**WHAT YOU HAVE TO DO**: Copy these lines exactly and nothing else: from the line holding "its resting ring" to the line holding "return (point[0] +", both lines included.

**SUPPLIED MATERIAL**:
# # # # # # #
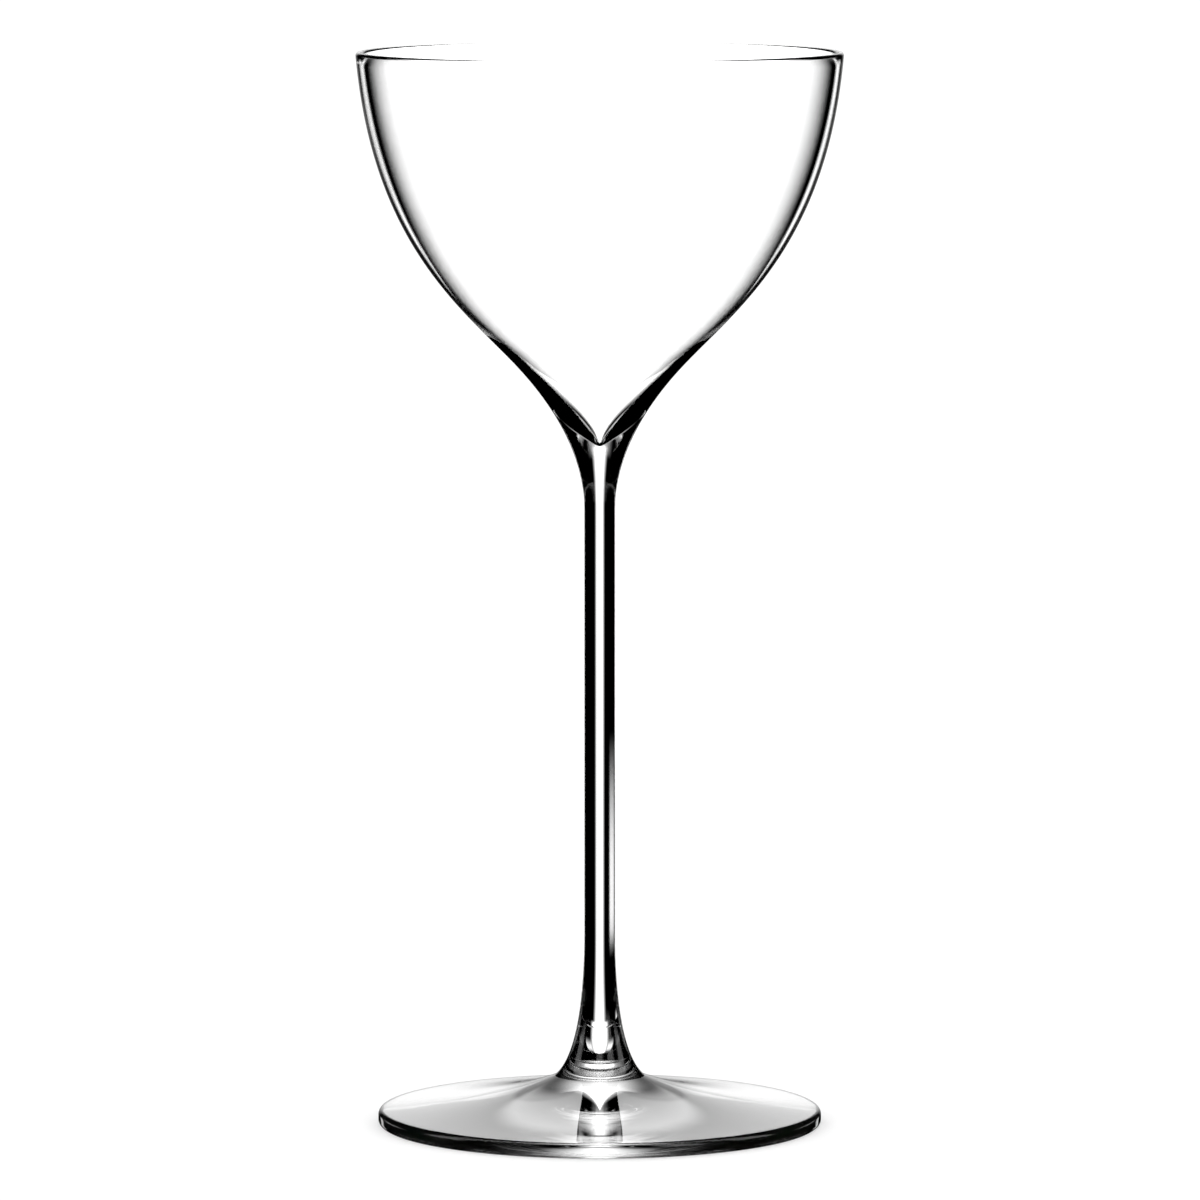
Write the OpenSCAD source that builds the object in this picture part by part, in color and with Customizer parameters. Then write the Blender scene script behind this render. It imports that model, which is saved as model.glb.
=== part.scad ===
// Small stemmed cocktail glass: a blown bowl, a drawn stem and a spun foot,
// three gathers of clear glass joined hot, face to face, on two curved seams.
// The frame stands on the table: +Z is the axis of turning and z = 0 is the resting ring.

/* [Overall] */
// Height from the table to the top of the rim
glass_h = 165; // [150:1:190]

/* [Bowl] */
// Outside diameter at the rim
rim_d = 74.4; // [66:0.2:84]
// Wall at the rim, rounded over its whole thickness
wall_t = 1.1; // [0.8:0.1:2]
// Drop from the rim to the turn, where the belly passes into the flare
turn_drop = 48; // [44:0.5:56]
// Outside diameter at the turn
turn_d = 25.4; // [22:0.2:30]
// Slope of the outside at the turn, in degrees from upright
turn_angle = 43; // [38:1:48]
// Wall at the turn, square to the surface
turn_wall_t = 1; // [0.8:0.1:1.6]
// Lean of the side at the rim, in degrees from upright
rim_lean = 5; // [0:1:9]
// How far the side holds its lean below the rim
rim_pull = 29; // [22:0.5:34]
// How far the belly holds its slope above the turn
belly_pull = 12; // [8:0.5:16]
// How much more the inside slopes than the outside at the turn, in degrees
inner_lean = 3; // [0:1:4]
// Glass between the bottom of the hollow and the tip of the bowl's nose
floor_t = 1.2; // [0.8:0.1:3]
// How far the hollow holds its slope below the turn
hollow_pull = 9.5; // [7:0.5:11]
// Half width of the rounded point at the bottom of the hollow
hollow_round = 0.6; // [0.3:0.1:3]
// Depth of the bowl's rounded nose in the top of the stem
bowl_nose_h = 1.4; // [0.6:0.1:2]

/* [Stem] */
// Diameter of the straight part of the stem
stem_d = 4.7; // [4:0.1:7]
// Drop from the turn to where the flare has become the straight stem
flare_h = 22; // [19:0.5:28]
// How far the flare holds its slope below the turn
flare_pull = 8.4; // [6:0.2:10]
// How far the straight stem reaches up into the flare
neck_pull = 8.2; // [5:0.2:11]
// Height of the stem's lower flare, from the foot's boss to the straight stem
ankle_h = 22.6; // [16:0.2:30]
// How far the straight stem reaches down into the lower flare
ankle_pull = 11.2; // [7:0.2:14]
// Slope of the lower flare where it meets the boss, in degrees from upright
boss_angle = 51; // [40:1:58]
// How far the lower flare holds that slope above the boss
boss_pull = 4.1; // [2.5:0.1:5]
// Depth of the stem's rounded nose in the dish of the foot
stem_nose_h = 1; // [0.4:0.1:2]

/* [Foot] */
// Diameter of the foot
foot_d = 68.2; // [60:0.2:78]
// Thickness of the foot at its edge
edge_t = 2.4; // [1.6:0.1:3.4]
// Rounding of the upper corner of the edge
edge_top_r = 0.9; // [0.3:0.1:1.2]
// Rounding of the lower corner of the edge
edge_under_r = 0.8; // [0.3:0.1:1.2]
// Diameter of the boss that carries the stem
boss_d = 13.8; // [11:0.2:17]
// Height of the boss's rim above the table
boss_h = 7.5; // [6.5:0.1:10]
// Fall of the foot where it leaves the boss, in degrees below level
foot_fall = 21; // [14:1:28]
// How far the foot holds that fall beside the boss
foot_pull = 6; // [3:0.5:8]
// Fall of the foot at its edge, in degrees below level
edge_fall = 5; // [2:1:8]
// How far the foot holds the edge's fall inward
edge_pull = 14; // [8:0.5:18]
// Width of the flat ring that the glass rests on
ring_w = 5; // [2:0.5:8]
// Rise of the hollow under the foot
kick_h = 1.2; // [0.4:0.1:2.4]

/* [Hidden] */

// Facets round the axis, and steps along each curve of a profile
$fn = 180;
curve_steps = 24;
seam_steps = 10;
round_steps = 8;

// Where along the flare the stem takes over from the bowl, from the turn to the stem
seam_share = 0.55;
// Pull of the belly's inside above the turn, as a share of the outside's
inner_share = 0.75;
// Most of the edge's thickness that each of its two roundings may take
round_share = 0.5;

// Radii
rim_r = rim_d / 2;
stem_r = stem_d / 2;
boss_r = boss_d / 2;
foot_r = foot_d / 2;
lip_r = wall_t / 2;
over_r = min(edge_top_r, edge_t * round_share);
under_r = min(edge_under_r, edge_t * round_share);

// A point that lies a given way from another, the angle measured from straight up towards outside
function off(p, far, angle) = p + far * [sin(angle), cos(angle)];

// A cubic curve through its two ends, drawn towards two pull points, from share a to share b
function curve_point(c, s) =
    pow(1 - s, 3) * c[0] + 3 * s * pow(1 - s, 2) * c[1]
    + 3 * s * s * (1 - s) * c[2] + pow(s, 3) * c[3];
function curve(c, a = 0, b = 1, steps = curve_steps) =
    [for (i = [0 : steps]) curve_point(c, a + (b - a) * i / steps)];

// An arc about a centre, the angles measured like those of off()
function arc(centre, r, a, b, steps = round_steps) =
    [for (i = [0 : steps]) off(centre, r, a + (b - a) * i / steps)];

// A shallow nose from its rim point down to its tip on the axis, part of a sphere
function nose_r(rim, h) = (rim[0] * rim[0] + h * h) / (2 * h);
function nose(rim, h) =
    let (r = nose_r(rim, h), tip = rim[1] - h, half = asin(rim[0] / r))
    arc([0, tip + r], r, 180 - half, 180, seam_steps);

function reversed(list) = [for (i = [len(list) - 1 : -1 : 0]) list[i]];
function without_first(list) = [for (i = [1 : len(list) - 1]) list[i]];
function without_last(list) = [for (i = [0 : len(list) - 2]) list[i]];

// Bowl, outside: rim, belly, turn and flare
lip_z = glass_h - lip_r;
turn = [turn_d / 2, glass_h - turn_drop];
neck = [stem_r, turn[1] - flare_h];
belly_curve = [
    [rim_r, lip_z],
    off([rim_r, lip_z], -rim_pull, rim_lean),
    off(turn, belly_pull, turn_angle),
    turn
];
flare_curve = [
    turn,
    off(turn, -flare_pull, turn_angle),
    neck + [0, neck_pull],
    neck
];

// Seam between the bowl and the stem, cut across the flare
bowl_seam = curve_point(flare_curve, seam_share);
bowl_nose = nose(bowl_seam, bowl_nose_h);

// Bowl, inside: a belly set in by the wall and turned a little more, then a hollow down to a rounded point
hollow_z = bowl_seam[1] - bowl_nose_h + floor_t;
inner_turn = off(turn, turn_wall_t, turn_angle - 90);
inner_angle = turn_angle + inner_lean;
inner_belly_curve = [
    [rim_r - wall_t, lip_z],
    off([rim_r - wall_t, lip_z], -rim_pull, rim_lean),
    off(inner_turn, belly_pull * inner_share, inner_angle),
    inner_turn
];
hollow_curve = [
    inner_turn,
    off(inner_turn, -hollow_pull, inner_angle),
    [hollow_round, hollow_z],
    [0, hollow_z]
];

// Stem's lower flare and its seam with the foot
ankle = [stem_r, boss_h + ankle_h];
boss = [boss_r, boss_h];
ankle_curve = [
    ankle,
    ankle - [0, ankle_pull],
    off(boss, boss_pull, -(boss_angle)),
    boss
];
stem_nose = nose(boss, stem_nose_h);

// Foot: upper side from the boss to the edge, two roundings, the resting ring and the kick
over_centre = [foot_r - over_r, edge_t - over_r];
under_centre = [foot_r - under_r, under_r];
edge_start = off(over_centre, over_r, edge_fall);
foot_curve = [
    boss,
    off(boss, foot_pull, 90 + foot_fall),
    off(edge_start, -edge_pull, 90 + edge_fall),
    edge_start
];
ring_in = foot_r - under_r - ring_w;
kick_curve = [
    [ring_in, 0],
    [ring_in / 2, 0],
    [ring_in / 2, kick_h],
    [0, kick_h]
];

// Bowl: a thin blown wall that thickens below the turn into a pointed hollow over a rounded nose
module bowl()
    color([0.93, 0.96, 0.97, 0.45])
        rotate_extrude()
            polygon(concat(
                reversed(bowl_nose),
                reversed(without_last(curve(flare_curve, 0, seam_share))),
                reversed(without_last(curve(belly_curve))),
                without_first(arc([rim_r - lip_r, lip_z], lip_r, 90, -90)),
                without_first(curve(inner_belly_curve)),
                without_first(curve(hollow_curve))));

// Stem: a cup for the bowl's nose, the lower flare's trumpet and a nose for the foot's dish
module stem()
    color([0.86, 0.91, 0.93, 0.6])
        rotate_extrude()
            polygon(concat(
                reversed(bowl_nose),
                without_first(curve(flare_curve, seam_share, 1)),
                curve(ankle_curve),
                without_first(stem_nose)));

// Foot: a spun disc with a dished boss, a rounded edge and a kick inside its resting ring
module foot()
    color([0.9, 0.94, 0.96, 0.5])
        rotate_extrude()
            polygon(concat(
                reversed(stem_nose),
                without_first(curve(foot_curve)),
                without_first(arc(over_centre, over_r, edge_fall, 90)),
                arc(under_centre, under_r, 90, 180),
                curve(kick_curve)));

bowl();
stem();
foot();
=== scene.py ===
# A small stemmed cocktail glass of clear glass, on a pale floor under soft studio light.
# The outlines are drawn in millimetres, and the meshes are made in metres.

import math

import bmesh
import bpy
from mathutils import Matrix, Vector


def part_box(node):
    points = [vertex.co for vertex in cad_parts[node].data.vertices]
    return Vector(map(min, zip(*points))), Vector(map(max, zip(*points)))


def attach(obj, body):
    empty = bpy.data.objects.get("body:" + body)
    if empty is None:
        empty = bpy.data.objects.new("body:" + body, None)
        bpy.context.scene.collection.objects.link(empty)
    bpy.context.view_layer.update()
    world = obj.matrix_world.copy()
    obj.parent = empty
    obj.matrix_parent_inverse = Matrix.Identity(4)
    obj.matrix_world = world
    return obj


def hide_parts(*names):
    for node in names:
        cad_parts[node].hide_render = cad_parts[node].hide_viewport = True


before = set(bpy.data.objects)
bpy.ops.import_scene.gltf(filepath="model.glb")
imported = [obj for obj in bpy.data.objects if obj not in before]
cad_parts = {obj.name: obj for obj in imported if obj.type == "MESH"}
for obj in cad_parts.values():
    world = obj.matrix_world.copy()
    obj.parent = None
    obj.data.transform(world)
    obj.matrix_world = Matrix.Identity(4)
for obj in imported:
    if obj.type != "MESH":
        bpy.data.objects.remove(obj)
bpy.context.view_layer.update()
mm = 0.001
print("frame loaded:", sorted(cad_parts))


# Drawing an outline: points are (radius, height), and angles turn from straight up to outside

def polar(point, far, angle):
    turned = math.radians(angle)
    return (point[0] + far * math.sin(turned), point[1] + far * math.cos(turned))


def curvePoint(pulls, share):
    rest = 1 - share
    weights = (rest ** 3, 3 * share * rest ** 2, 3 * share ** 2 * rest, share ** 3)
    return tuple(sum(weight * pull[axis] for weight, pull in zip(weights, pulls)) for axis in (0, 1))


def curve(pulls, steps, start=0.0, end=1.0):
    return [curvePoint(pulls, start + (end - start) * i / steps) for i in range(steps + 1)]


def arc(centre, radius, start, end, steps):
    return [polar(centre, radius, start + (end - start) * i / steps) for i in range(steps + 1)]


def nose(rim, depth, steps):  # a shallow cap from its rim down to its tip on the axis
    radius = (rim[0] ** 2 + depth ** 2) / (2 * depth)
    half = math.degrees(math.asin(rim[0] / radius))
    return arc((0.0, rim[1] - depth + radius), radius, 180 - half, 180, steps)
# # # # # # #
**EXERCISE ANSWER**:
// Foot: a spun disc with a dished boss, a rounded edge and a kick inside its resting ring
module foot()
    color([0.9, 0.94, 0.96, 0.5])
        rotate_extrude()
            polygon(concat(
                reversed(stem_nose),
                without_first(curve(foot_curve)),
                without_first(arc(over_centre, over_r, edge_fall, 90)),
                arc(under_centre, under_r, 90, 180),
                curve(kick_curve)));

bowl();
stem();
foot();
=== scene.py ===
# A small stemmed cocktail glass of clear glass, on a pale floor under soft studio light.
# The outlines are drawn in millimetres, and the meshes are made in metres.

import math

import bmesh
import bpy
from mathutils import Matrix, Vector


def part_box(node):
    points = [vertex.co for vertex in cad_parts[node].data.vertices]
    return Vector(map(min, zip(*points))), Vector(map(max, zip(*points)))


def attach(obj, body):
    empty = bpy.data.objects.get("body:" + body)
    if empty is None:
        empty = bpy.data.objects.new("body:" + body, None)
        bpy.context.scene.collection.objects.link(empty)
    bpy.context.view_layer.update()
    world = obj.matrix_world.copy()
    obj.parent = empty
    obj.matrix_parent_inverse = Matrix.Identity(4)
    obj.matrix_world = world
    return obj


def hide_parts(*names):
    for node in names:
        cad_parts[node].hide_render = cad_parts[node].hide_viewport = True


before = set(bpy.data.objects)
bpy.ops.import_scene.gltf(filepath="model.glb")
imported = [obj for obj in bpy.data.objects if obj not in before]
cad_parts = {obj.name: obj for obj in imported if obj.type == "MESH"}
for obj in cad_parts.values():
    world = obj.matrix_world.copy()
    obj.parent = None
    obj.data.transform(world)
    obj.matrix_world = Matrix.Identity(4)
for obj in imported:
    if obj.type != "MESH":
        bpy.data.objects.remove(obj)
bpy.context.view_layer.update()
mm = 0.001
print("frame loaded:", sorted(cad_parts))


# Drawing an outline: points are (radius, height), and angles turn from straight up to outside

def polar(point, far, angle):
    turned = math.radians(angle)
    return (point[0] + far * math.sin(turned), point[1] + far * math.cos(turned))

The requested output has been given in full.